I didn’t sleep or discharge certain bodily functions for the entire trip. 3 uninterrupted hours was my record yet I was mostly cheery.
I won’t tell you about our hosts, Kenji and Julie yet. That’s for later. We had Indian food and I was so tired I could barely negotiate the wheelchair. I also walked like a bowling ball being thrown by Barak obama (if you don’t follow the news he scored in the 30s in bowling which is not a good thing). I was so weak I couldn’t turn the light on (string not switch) flush the toilet or open the bathroom and bedroom doors. That was a fun night for Edith.
We went the next day to the London Eye – a gigantic ferris wheel/observatory that Londoners call “The London Eyesore” It was a very international crowd so no hope finding Rupert, Nigel, Fiona and Basil per my sister-in-law’s instructions. By the way – I will be accepting up to 3 assignments for every future trip unless I deem them dangerous or highly unpleasant. It’s fun to have things you have to do but aren’t site specific.
After the London Eye we went by Big Ben, Westminster Abby and parliament, which was not in session. (Boo.) Edith took my picture with a couple of cops per Mac’s assignment and I bit a lovely cab driver called Richard per Gina’s suggestion. (If you recall, this whole thing started with Gina telling me to “bite a British man.”)
That night we saw a play with some of the best if not the best acting I have ever had the privilege of seeing. I wept at the end of the play as the doomed lovers went off to drown themselves together not so much because I bought the story but because they sold me on the depth of their love and because great great theater is so rare – like a hummingbird –and like a hummingbird it’s life is too damned short and because I still have so much to learn and not enough time to learn it all.
In elementary school I sat on the floor in the library crying one day because I’d never have time to read all the books in the world. I feel that way all the time now.
I’ve had a taste of British Theater and I’m hungry for more.
Tuesday was Hyde Park. We were dropped off at Speaker’s Corner only to find out that incendiary tracts fomenting dissent are only offered on Sundays. Again Boo! We walked through the park and saw the Italian fountains and the Princess Diana Memorial Fountain. Now I was particularly anxious to see this as I expected a tacky horror show like a bust of her head with that hairdo that defines an era of bad fashion and the water would come out of her mouth to commemorate her bulimia (Edith’s idea, not mine). No such luck. It’s a minimalist, tasteful fountain the blends into the surroundings. It’s lovely.
The evening was Picadilly Circus and then a comedy club where we met Kenji who’d spent the day at Wimbledon. Already my wheelchair was showing signs of not making it through the trip. The treads were shreds and the London streets are unforgiving. Somehow miraculously though, whenever we’d hit a bump or curb that Edith couldn’t get us over – just as I was ready to get out and push – one or several men would materialize and lift the chair for us.
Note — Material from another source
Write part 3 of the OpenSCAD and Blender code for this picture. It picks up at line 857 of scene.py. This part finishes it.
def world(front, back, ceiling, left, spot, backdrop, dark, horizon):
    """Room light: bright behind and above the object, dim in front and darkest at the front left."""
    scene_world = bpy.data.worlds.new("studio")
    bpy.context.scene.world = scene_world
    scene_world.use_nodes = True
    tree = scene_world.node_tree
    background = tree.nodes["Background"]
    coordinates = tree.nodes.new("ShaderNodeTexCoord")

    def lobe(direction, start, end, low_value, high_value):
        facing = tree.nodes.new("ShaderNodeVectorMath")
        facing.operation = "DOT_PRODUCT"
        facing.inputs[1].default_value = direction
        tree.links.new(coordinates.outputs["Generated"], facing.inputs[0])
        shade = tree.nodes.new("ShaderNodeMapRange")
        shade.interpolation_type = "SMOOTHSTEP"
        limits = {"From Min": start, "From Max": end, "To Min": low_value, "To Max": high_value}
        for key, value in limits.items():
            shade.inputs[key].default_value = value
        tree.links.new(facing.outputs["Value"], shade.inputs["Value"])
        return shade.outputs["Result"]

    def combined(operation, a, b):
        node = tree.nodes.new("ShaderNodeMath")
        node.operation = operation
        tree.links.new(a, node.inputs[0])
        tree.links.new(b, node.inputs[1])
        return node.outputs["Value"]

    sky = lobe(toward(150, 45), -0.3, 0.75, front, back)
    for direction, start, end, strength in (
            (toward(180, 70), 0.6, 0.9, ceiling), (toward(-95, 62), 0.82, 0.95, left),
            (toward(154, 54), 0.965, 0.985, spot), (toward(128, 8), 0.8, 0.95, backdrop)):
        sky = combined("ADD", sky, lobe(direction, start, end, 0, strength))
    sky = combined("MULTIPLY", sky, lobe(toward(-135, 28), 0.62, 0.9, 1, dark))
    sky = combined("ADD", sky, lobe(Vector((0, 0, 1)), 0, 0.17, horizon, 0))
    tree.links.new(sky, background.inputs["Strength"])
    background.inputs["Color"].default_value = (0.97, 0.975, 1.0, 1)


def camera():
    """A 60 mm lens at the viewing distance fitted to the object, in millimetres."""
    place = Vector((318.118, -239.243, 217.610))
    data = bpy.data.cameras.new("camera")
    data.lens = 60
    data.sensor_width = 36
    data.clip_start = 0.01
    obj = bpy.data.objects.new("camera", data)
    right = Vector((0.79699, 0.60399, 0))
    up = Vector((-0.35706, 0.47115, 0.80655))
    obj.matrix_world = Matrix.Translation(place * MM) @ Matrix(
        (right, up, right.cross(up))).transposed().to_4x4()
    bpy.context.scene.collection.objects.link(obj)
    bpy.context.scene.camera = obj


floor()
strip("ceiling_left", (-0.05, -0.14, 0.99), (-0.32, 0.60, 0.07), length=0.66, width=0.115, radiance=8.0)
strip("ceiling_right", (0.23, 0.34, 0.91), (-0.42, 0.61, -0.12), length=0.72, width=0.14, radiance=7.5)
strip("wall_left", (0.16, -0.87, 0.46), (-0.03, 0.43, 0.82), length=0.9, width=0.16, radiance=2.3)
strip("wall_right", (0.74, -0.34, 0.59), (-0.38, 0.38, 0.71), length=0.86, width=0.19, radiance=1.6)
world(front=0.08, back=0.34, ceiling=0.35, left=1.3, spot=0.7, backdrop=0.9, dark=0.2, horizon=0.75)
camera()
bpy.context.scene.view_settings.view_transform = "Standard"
Thank god we’re so gorgeous.
The bouncer at the comedy club was very helpful, lifting me from lift to chair, lifting the chair up and down the staircase and making Edith cry at his kindness and solicitousness…if that’s a word. Well it is now.
Highlights from the club:
Edith sending a note to the comics' dressing room asking them to announce that the woman in the wheelchair needed to talk to Rupert, Nigel, Basil and Fiona.
and at the top of the show:
John ( comic): Any Americans here?
John: Woo? By “woo” I see you have severely misunderstood the mood of our nation.
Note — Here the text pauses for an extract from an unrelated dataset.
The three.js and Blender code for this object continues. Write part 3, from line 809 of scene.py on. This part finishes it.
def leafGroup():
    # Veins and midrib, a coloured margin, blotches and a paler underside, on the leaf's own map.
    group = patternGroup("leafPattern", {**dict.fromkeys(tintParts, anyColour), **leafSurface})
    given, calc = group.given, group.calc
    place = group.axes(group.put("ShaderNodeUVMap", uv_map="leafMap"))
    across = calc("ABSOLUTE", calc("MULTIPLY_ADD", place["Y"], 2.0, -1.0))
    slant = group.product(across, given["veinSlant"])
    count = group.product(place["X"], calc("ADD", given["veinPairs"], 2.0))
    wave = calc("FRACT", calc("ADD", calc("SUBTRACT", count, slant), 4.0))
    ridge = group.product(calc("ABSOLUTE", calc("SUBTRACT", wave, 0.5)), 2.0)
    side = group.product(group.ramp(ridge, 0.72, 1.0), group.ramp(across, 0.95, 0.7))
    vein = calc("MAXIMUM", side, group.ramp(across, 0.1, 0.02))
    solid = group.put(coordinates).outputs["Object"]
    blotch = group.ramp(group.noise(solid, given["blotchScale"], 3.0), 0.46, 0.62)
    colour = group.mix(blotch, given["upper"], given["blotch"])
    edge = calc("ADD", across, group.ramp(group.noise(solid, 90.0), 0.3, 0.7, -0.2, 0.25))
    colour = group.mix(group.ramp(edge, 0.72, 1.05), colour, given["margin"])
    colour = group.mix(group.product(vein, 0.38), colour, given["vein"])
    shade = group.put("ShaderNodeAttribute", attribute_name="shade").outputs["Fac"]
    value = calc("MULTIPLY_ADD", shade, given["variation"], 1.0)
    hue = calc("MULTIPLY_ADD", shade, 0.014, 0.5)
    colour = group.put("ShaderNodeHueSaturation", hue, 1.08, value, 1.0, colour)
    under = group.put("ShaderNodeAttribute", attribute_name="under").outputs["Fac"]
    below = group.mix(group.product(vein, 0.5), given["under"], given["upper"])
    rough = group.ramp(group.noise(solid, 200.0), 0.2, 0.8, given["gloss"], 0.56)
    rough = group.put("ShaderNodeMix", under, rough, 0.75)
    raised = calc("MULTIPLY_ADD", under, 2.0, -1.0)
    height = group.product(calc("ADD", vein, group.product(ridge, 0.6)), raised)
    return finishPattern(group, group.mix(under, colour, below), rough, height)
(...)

And later, John after a rape joke falls flat:
John: You gave me the topic, don’t boo me now. Besides, I know you ladies SAY you don’t like rape jokes but really you want them.
I am the only woman laughing…I mean howling..at this point.
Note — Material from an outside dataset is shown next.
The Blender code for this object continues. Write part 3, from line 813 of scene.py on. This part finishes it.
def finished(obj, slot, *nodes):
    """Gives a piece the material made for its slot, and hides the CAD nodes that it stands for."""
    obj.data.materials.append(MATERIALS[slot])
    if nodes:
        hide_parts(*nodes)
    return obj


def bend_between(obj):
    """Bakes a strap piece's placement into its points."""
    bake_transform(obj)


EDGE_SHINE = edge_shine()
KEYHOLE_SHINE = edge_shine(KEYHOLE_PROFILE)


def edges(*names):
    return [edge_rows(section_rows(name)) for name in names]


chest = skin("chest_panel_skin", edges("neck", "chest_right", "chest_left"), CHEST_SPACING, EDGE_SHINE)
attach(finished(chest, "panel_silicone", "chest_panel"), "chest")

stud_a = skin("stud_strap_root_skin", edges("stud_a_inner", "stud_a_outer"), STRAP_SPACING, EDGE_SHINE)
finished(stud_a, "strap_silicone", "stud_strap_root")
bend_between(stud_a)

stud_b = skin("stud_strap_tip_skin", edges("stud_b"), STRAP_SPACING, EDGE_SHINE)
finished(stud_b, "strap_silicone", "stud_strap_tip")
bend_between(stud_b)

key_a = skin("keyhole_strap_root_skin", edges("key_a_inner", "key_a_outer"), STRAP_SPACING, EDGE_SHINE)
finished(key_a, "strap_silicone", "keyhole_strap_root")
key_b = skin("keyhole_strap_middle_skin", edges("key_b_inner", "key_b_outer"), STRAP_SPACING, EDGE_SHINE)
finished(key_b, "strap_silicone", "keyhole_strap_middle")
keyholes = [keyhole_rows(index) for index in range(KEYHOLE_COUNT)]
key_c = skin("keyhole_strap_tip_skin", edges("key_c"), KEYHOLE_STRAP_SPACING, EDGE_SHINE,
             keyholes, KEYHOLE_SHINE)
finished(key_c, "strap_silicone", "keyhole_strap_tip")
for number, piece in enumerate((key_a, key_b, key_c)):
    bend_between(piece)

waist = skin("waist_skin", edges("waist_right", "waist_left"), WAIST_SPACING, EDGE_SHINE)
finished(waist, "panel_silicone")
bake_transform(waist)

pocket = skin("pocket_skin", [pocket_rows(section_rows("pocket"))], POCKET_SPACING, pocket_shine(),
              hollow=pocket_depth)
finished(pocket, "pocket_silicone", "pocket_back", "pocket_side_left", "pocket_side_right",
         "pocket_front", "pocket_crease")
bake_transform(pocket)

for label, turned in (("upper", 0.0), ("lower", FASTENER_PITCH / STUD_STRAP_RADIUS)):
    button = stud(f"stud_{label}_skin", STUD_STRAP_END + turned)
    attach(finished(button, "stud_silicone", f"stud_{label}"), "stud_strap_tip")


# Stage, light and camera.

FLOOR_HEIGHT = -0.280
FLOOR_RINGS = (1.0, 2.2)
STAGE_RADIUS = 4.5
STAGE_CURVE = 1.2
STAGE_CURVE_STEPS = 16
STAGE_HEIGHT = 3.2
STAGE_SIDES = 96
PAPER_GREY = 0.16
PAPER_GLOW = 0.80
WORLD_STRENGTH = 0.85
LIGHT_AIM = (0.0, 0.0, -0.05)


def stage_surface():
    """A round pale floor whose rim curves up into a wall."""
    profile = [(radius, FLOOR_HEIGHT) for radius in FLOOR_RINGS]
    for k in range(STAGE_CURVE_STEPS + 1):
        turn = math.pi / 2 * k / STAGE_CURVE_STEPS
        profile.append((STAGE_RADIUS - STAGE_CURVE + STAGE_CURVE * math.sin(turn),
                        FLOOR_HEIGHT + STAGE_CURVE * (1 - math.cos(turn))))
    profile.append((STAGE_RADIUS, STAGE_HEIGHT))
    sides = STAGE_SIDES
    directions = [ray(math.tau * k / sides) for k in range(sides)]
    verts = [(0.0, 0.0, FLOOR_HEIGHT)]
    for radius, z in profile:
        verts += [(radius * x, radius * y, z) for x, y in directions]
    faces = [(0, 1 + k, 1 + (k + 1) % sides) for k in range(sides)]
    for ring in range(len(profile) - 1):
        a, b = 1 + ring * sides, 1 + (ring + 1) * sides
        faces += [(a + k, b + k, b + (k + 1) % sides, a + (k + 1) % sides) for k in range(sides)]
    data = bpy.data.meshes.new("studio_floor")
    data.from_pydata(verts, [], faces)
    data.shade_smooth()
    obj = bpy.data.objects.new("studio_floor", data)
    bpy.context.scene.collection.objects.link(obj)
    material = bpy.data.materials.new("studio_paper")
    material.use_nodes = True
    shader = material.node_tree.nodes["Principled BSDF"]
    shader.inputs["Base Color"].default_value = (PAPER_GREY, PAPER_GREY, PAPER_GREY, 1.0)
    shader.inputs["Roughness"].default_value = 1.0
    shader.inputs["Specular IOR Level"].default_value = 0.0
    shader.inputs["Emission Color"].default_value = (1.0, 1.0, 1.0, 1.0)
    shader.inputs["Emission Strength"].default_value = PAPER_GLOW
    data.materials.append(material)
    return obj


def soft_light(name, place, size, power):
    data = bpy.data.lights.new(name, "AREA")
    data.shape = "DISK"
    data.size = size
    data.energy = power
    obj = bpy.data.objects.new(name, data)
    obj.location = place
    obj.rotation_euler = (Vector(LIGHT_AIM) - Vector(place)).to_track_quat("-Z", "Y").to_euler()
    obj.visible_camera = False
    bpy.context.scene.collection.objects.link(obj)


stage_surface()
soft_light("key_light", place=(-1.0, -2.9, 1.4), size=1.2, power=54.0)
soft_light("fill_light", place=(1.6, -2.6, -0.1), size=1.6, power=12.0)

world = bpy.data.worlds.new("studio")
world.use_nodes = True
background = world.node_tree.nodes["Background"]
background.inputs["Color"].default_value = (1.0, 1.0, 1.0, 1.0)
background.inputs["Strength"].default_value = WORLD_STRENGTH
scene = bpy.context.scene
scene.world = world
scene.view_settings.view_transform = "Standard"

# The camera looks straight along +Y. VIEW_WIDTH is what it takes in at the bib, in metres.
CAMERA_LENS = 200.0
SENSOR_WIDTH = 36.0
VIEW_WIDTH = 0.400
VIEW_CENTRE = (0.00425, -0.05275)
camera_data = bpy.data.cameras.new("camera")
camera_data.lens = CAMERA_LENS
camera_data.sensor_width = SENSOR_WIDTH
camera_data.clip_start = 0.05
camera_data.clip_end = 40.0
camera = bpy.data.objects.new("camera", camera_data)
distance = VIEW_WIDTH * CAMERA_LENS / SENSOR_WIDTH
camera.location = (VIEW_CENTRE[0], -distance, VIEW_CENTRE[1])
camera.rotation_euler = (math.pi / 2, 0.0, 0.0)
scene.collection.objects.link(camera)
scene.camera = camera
Finally – coming down the weird old lady lift and being wheeled outside, John says in a loud voice about me “I can’t believe they let those kind in the club.” I wanted to marry him. I chatted briefly with him and a Canadian comic from Calgary who was enamored with the magic mushrooms in Vancouver. Fun guys but sadly no Ruperts, Basils, etc. We had much work to do if I was to avoid plan B of Allison’s assignment which was if we didn't find people with any of those names to either shag or snog a British man.
That’s a good place to end Part One. I can just hear the comments now. “You don’t think she’ll really snog someone do you?” “ No, this is Carla we’re talking about – she’s not going to snog a complete stranger if she can shag them.” “What is snogging anyway?” “Google it.”